China's painful past displayed under political shadow

The spectacular downfall this year of Bo Xilai (in picture)has thrust the Cultural Revolution into the spotlight.

CHENGDU, China - A group of museums commemorating China's violent Cultural Revolution is opening up normally tightly controlled discussion of the chaotic era - but only up to a point.

Businessman Fan Jianchuan has opened six museums about the ten year period beginning in 1966 when China's then-leader Mao Zedong called on ordinary citizens to struggle against entrenched interest groups - including government officials.

The 55-year-old says he's filled six warehouses with artefacts from the period, when young people formed often violent "Red Guard" groups and those labelled as "capitalist roaders" were publicly tortured at mass rallies.

"I see myself as an archaeologist of the Cultural Revolution," Fan, a former government official who made a fortune as a real estate developer, told AFP in his museum office in the southwestern city of Chengdu.

But what he calls "political sensitivity" has meant that he keeps the vast majority of his collection hidden from view.

"What I have on display is barely five per cent of what I've collected," said Fan, who plans to open a seventh museum on the era next year.

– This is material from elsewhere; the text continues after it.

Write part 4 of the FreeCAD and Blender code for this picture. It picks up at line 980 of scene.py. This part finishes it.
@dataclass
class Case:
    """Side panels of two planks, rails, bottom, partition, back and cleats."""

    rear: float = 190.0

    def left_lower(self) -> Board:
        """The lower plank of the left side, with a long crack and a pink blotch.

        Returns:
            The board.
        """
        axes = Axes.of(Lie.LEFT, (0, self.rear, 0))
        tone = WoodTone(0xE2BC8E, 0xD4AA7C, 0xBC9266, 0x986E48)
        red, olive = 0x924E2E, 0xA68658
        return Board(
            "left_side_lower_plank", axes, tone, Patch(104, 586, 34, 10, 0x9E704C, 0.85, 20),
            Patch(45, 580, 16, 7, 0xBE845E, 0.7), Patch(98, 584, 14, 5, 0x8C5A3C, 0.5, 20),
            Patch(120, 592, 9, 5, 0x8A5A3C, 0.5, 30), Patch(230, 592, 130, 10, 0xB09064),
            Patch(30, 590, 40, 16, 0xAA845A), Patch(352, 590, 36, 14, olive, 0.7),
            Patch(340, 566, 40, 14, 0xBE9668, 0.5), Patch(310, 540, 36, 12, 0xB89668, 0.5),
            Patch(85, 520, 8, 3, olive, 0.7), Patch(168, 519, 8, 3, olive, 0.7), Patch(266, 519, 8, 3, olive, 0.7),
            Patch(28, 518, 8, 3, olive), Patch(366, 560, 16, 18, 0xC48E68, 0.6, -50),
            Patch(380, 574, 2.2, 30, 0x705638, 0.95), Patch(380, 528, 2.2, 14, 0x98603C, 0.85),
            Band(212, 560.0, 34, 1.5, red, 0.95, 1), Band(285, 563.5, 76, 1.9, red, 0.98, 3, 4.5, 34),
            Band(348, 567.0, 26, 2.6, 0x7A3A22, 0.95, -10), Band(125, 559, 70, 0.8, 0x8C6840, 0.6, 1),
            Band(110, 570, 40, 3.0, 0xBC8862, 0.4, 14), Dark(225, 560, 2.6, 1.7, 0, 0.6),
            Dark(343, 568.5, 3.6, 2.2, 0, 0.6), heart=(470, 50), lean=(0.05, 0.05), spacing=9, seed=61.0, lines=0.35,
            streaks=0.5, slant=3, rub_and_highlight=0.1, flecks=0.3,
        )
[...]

The ruling Communist Party keeps detailed discussion of the Cultural Revolution out of mainstream Chinese media, worried that an open debate could be used to justify unrest and also undermine its official history of a period it refers to as a "serious setback" for the party.

Mao Zedong set the period of lawlessness in motion to boost his authority, previously undermined by the disastrous effort to modernise China known as the "Great Leap Forward," which led to a famine that killed millions in the late 1950s.

China has never stated estimates of how many died in the decade of political campaigns, which saw citizens turning on their neighbours and caused half a million deaths in 1967 alone, according to US-based British historian Roderick MacFarquhar.

The spectacular downfall this year of Bo Xilai - former party boss of the southwestern megacity of Chongqing, who is set to face trial for corruption and other crimes - has thrust the Cultural Revolution into the spotlight.

Bo's revival of "Red culture," which saw Maoist quotes sent to citizens' mobile phones and massive "Red song" concerts, along with his charismatic leadership style, reminded many party insiders of Mao's excesses.

China's Premier Wen Jiabao - lawyers for whom this week rejected a New York Times report on the wealth of his family members - hit out at Bo's administration in March, when he also called the period "a historical tragedy."